Making a block of Wyckoff car-free would do what previous adjustments could not: give pedestrians safe passage between the train and the Ridgewood Bus Terminal on Palmetto Street. Turning movements would be dramatically simplified, reducing potential conflicts.

CB 4 District Manager Nadine Whitted could not provide a vote tally from Wednesday's meeting but said only two board members sided in favor of the project. Whitted did not explain why the board rejected the project other than to say members did not like the "bus reroutes," by which she was presumably referring to the B26, which currently utilizes the block of Wyckoff that would be pedestrianized.

Reconfiguring this dangerous intersection with a car-free plaza will simplify vehicle movements and reduce the potential for turning drivers to hit pedestrians. Image: DOT
Reconfiguring this dangerous intersection with a car-free plaza will simplify vehicle movements and reduce the potential for turning drivers to hit pedestrians. Image: DOT
The new plaza simplified vehicle movements and reduced the potential for turning drivers to hit pedestrians. Image: DOT [PDF]

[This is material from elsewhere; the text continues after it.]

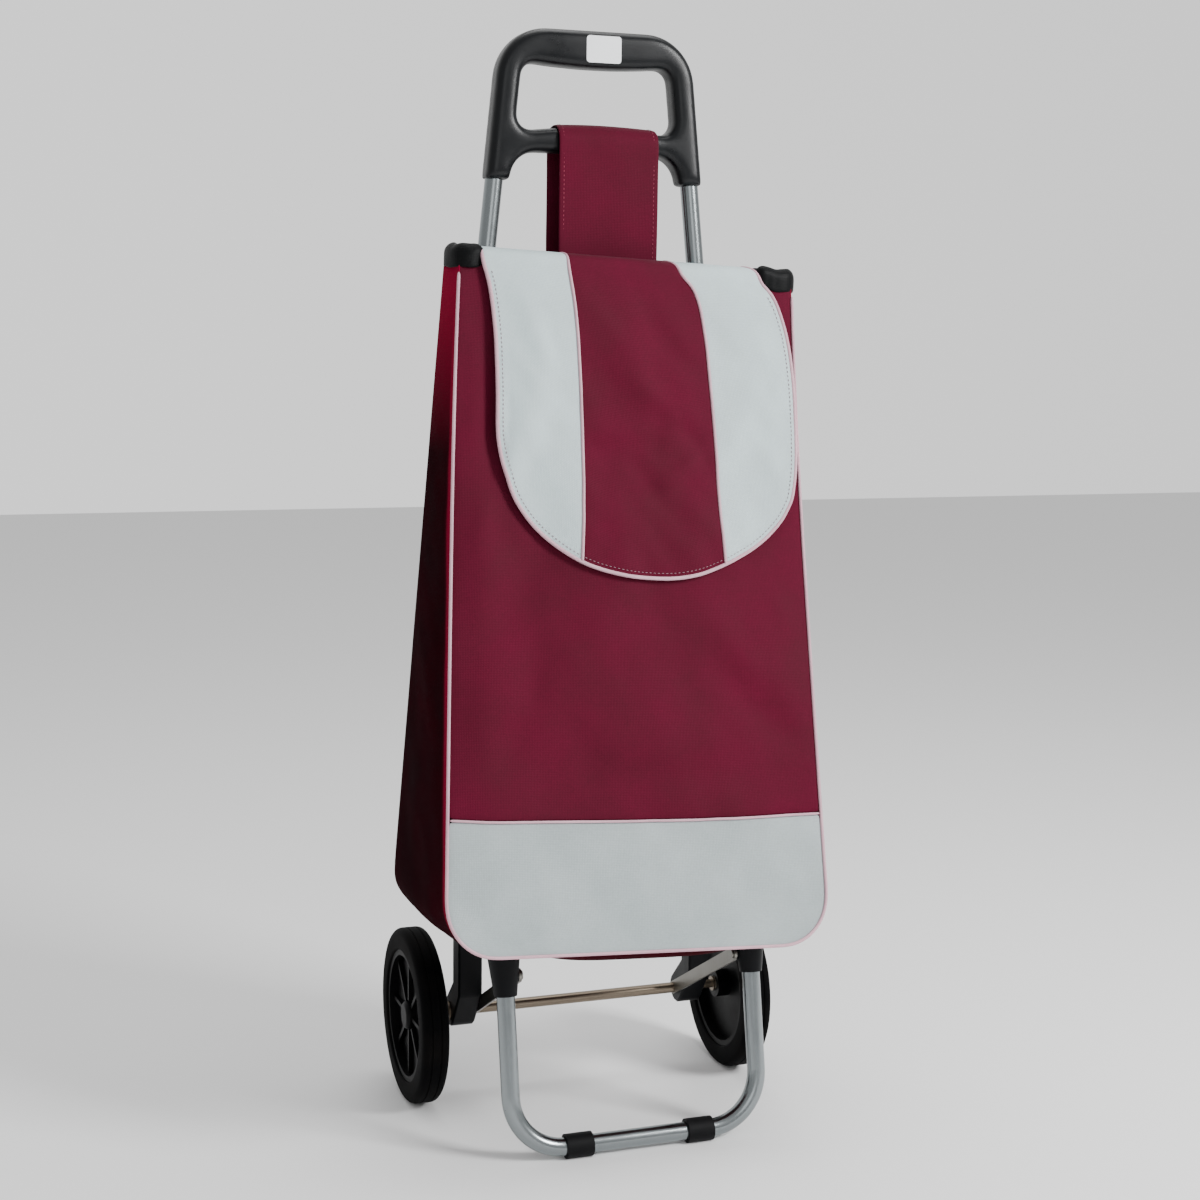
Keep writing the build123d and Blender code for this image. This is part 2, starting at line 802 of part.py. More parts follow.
wall_cuts = (
    ("bag_left_gusset", left_side),
    ("bag_right_gusset", right_side),
    ("bag_bottom_panel", middle_foot),
)
for name, window in wall_cuts:
    with BuildPart() as wall_cut:
        add(between)
        add(hollow, mode=Mode.SUBTRACT)
        add(window, mode=Mode.INTERSECT)
    wall_cut.part.label = name
    export_step(wall_cut.part, f"parts/{name}.step")

with BuildPart() as bag_base_board:
    board_front = bag_back_y - bag_bottom_depth + fabric + board_margin
    board_back = bag_back_y - fabric - board_margin
    board_low_z = bag_bottom_z + fabric + board_lift
    with BuildSketch(bag_side_plane()):
        with Locations(
            ((board_front + board_back) / 2, board_low_z + board_thickness / 2)
        ):
            Rectangle(board_back - board_front, board_thickness)
    extrude(amount=side_start_x, both=True)
    fillet(edges().filter_by(lambda e: abs(e.length - board_thickness) < 0.001), radius=board_corner)
bag_base_board.part.label = "bag_base_board"
export_step(bag_base_board.part, "parts/bag_base_board.step")

collar_outer = bag_block(fabric, fabric, fabric, collar_top_z)
lining = fabric + collar_thickness
collar_inner = bag_block(lining, lining, lining, past_top)
flap_reach_left = flap_top_left_x - piping_width - collar_notch_gap
flap_reach_right = flap_top_right_x + piping_width + collar_notch_gap
with BuildPart() as bag_collar:
    add(collar_outer)
    add(collar_inner, mode=Mode.SUBTRACT)
    add(bag_window(-far, far, collar_hem_z, past_everything), mode=Mode.INTERSECT)
    add(
        bag_window(flap_reach_left, flap_reach_right, bag_top_z, past_everything),
        mode=Mode.SUBTRACT,
    )
bag_collar.part.label = "bag_collar"
export_step(bag_collar.part, "parts/bag_collar.step")

with BuildPart() as front_piping:
    add(bag_block(-piping_width, -piping_proud, 0))
    behind_piping = piping_depth - piping_proud
    add(bag_block(-2 * piping_width, behind_piping, -fabric, past_top), mode=Mode.SUBTRACT)
    add(bag_block(0, -2 * piping_proud, -fabric, past_top), mode=Mode.SUBTRACT)
front_piping.part.label = "front_piping"
export_step(front_piping.part, "parts/front_piping.step")

with BuildPart() as band_piping:
    add(bag_block(0, -piping_proud, 0))
    add(bag_block(-fabric, 0, -fabric, past_top), mode=Mode.SUBTRACT)
    half_piping = band_piping_width / 2
    band = bag_window(-far, far, band_seam_z - half_piping, band_seam_z + half_piping)
    add(band, mode=Mode.INTERSECT)
band_piping.part.label = "band_piping"
export_step(band_piping.part, "parts/band_piping.step")

# flap: an L over the mouth and down the front, cut into its stripes

bag_widening = (bag_bottom_width - bag_top_width) / 2 / (bag_top_z - bag_bottom_z)
half_at_round = bag_top_width / 2 + (bag_top_z - flap_round_z) * bag_widening
flap_left_x = flap_left_margin - half_at_round
flap_right_x = half_at_round - flap_right_margin
flap_middle_x = (flap_left_x + flap_right_x) / 2
flap_half_width = (flap_right_x - flap_left_x) / 2
flap_top_z = flap_seat_z + flap_gap + flap_thickness


def flap_face(outset):
    """The flap's outline from the front, with a half ellipse for its lower edge."""
    with BuildSketch(bag_front_plane(0)) as face:
        with BuildLine() as edge:
            left = flap_left_x - outset
            right = flap_right_x + outset
            EllipticalCenterArc(
                (flap_middle_x, flap_round_z),
                flap_half_width + outset,
                flap_round_z - flap_low_z + outset,
                start_angle=180,
                arc_size=180,
            )
            Polyline(
                (right, flap_round_z),
                (flap_top_right_x + outset, flap_top_z + outset),
                (flap_top_left_x - outset, flap_top_z + outset),
                (left, flap_round_z),
            )
        make_face(edge.line.edges())
    return face.sketch


def flap_layer(low, high):
    """A layer over the mouth and the front panel, between two clearances."""
    layers = []
    for clearance in (low, high):
        with BuildPart() as layer:
            with BuildSketch(bag_side_plane()):
                top_y = bag_back_y - bag_mouth_depth - clearance
                bend_y = bag_back_y - bag_bend_depth - clearance
                low_y = bag_back_y - bag_bottom_depth - clearance
                Polygon(
                    (flap_back_y, bag_bottom_z),
                    (flap_back_y, flap_seat_z + clearance),
                    (top_y, flap_seat_z + clearance),
                    (bend_y, bag_bend_z),
                    (low_y, bag_bottom_z),
                    align=None,
                )
                corners = vertices()
                fold = [c for c in corners if abs(c.Y - flap_seat_z - clearance) < 0.001]
                bend = [c for c in corners if abs(c.Y - bag_bend_z) < 0.001]
                fillet(sorted(fold, key=lambda c: c.X)[0], radius=flap_fold_round + clearance)
                fillet(bend, radius=bag_bend_round)
            extrude(amount=far, both=True)
        layers.append(layer.part)
    return layers


right_seam = (
    (right_seam_top_x, flap_top_z + seam_overrun),
    (right_seam_bend_x, right_seam_bend_z),
    (right_seam_low_x, flap_low_z - seam_overrun),
)
left_seam = ((left_seam_x, flap_top_z + seam_overrun), (left_seam_x, flap_low_z - seam_overrun))
flap_under, flap_over = flap_layer(flap_gap, flap_gap + flap_thickness)
_, flap_proud = flap_layer(flap_gap, flap_gap + flap_thickness + seam_proud)
flap_whole_face = flap_face(0)
flap_wide_face = flap_face(piping_width)

with BuildSketch(bag_front_plane(0)) as left_of_seam:
    Polygon(
        (-far, flap_top_z + seam_overrun),
        left_seam[0],
        left_seam[1],
        (-far, flap_low_z - seam_overrun),
        align=None,
    )
with BuildSketch(bag_front_plane(0)) as right_of_seam:
    Polygon(
        (far, flap_top_z + seam_overrun),
        right_seam[0],
        right_seam[1],
        right_seam[2],
        (far, flap_low_z - seam_overrun),
        align=None,
    )

stripe_cuts = (
    ("flap_centre_panel", (left_of_seam, right_of_seam), Mode.SUBTRACT),
    ("flap_left_stripe", (left_of_seam,), Mode.INTERSECT),
    ("flap_right_stripe", (right_of_seam,), Mode.INTERSECT),
)
for name, stripe_faces, cut in stripe_cuts:
    with BuildPart() as stripe:
        add(flap_over)
        add(flap_under, mode=Mode.SUBTRACT)
        extrude(flap_whole_face, amount=far, mode=Mode.INTERSECT)
        for stripe_face in stripe_faces:
            extrude(stripe_face.sketch, amount=far, mode=cut)
    stripe.part.label = name
    export_step(stripe.part, f"parts/{name}.step")

with BuildPart() as flap_edge_piping:
    add(flap_over)
    add(flap_under, mode=Mode.SUBTRACT)
    extrude(flap_wide_face, amount=far, mode=Mode.INTERSECT)
    extrude(flap_whole_face, amount=far, mode=Mode.SUBTRACT)
flap_edge_piping.part.label = "flap_edge_piping"
export_step(flap_edge_piping.part, "parts/flap_edge_piping.step")

with BuildSketch(bag_front_plane(0)) as seam_lines:
    for seam in (left_seam, right_seam):
        with BuildLine() as seam_line:
            Polyline(*seam)
        trace(seam_line.line.edges(), seam_width)
with BuildPart() as flap_seam_piping:
    add(flap_proud)
    add(flap_over, mode=Mode.SUBTRACT)
    extrude(flap_whole_face, amount=far, mode=Mode.INTERSECT)
    extrude(seam_lines.sketch, amount=far, mode=Mode.INTERSECT)
flap_seam_piping.part.label = "flap_seam_piping"
export_step(flap_seam_piping.part, "parts/flap_seam_piping.step")

# hanging strap: sewn inside the mouth, over the crossbar and down behind

with BuildPart() as hanging_strap:
    with BuildSketch(side_plane(strap_x)):
        with BuildLine() as strap_line:
            half = strap_thickness / 2
            strap_front_y = grip_front_y - strap_gap - half
            strap_top_z = crossbar_top_z + strap_gap + half
            over_back_y = grip_back_y + strap_gap + half
            sewn_front_y = bag_back_y - lining - half
            FilletPolyline(
                (sewn_front_y, strap_hem_z),
                (sewn_front_y, bag_top_z),
                (strap_front_y, crossbar_bottom_z),
                (strap_front_y, strap_top_z),
                (over_back_y, strap_top_z),
                (over_back_y, crossbar_bottom_z),
                (strap_back_y, (crossbar_bottom_z + strap_back_low_z) / 2),
                (strap_back_y, strap_back_low_z),
                (bag_back_y + half, strap_sewn_z),
                (bag_back_y + half, strap_end_z),
                radius=grip_edge_round + half,
            )
        trace(strap_line.line.edges(), strap_thickness)
    extrude(amount=strap_width / 2, both=True)
hanging_strap.part.label = "hanging_strap"
export_step(hanging_strap.part, "parts/hanging_strap.step")

# cloth loops on the bag's back, one above the other on each tube

loop_radius = tube_radius + loop_gap + loop_thickness
tab_back_y = tube_y - loop_radius + loop_thickness
for name, side in sides:
    with BuildPart() as tube_loops:
        for loop_z in loop_heights:
            with BuildSketch(level_plane(loop_z)):
                with Locations((side * tube_x, tube_y)):
                    Circle(loop_radius)
                with Locations((side * tube_x, (bag_back_y + tab_back_y) / 2)):
                    Rectangle(loop_tab_width, tab_back_y - bag_back_y)
                with Locations((side * tube_x, tube_y)):
                    Circle(tube_radius + loop_gap, mode=Mode.SUBTRACT)
            extrude(amount=loop_width)
    tube_loops.part.label = f"{name}_tube_loops"
    export_step(tube_loops.part, f"parts/{name}_tube_loops.step")
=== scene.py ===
import json
import math

import bmesh
import bpy
from mathutils import Matrix, Vector, noise


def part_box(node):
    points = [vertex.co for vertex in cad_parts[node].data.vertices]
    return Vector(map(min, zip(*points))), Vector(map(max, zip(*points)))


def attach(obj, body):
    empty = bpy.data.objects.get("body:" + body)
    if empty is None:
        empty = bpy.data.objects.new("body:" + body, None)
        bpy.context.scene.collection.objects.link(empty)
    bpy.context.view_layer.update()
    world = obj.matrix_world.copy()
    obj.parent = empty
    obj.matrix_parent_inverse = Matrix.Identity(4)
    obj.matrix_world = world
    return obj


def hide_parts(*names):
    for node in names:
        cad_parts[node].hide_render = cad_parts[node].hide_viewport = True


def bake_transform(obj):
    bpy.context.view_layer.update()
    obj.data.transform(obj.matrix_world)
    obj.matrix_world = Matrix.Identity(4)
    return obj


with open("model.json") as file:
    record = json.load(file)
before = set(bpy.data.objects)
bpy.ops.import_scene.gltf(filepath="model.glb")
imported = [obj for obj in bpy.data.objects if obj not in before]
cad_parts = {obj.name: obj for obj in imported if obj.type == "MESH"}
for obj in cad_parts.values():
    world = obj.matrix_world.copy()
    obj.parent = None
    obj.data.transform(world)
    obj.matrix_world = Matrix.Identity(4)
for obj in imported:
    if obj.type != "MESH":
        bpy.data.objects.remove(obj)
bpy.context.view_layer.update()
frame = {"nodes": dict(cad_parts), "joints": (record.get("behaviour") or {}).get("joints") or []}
print("frame loaded")

mm = 0.001
tubeRadius = 8 * mm

# places taken from the frame: the axle's line, the flap's hinge and the bag's own tilted directions
axleLow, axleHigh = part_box("axle")
axleY = (axleLow.y + axleHigh.y) / 2
axleZ = (axleLow.z + axleHigh.z) / 2
middleX = (axleLow.x + axleHigh.x) / 2
flapJoint = next(j for j in frame["joints"] if j["name"] == "flap_lift")
hinge = Vector(flapJoint["pos_m"])
bagAcross = -Vector(flapJoint["axis"]).normalized()
bagUp = Vector((-bagAcross.z, 0, bagAcross.x))


def srgb(code):
    # hex to the linear colour that shaders work in
    values = [int(code[i : i + 2], 16) / 255 for i in (0, 2, 4)]
    return tuple(v / 12.92 if v <= 0.04045 else ((v + 0.055) / 1.055) ** 2.4 for v in values) + (1,)


def grey(value):
    return (value, value, value, 1)


def perMetre(size):
    # a noise scale from the size of its spots in millimetres
    return 1000 / size


def addNode(tree, kind, settings=None, inputs=None):
    # a node with its settings, its ramp's stops, its values and its links
    node = tree.nodes.new(kind)
    for name, value in (settings or {}).items():
        if name == "stops":
            for element, (position, colour) in zip(node.color_ramp.elements, value):
                element.position, element.color = position, colour
        else:
            setattr(node, name, value)
    for name, value in (inputs or {}).items():
        socket = node.inputs[name]
        if isinstance(value, bpy.types.NodeSocket):
            tree.links.new(value, socket)
        else:
            socket.default_value = value
    return node


def startMaterial(name):
    material = bpy.data.materials.new(name)
    material.use_nodes = True
    material.node_tree.nodes.clear()
    return material, material.node_tree


# sizes in millimetres; real threads are near 0.7 apart and the yarn's fuzz near 0.2, too fine to show here,
# so the threads are drawn up to twice as coarse and the fuzz about ten times
cloth = dict(
    blotch=71.43,
    fuzz=2.38,
    fuzzDepth=0.25,
    # where the painted light on the sides fades out: beside the seam, and from a height up towards the mouth
    paintedLitBandStart=7,
    paintedLitBandEnd=12,
    paintedLitMouthFrom=600,
    paintedLitMouthTo=740,
)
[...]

Florent Morellet attended the meeting and was the only member of the public to speak in favor of the project. He said some attendees suggested that the three victims had been killed because they put themselves in harm's way. "The only reasonable person that was there was our councilman, [Antonio Reynoso], who stood up and said that this is hateful speech," said Morellet. "He said, you know, I’m not going to sit here silently if there is going to be more hateful speech."

Community board votes hold no legal sway over DOT or its projects, but in practice the department often scales back or even cancels street safety projects at the behest of local community boards. Reynoso has consistently argued that DOT should not let community boards obstruct street safety projects.

Ella Bandes's parents, Judy Kottick and Ken Bandes, said they were disappointed by the board's failure to support the project. "It’s so disheartening because every day we go without doing anything -- I mean, it’s Russian roulette," Kottick said. "It could be you [who gets killed], it could be someone on the community board, it could be someone else’s child."

Kottick and Bandes said they heard about Wednesday's meeting too late to attend, but have found CB 4 to be more concerned with driver convenience than pedestrian safety. When the board's transportation committee reacted to the project in May, Bandes said, "They were mainly concerned about the driving issues and how convenient it would be to be dropped off and cross the street."

Queens CB 5 has been much more responsive to the pedestrian safety concerns at the intersection, Kottick and Bandes said. In March, CB 5 Chair Vincent Arcuri told Streetsblog that while it was not his preference to make any streets car-free, he understood that other interventions had failed to make the intersection safe.

“Something has to be done, obviously,” he said at the time. "We’ve tried different things and we still haven’t stopped the fatalities. I have mixed feelings about the plaza, but what else can you do?"

Tomorrow's transportation committee meeting gets underway at the Queens CB 5 office, 61-23 Myrtle Avenue, at 7:30 p.m.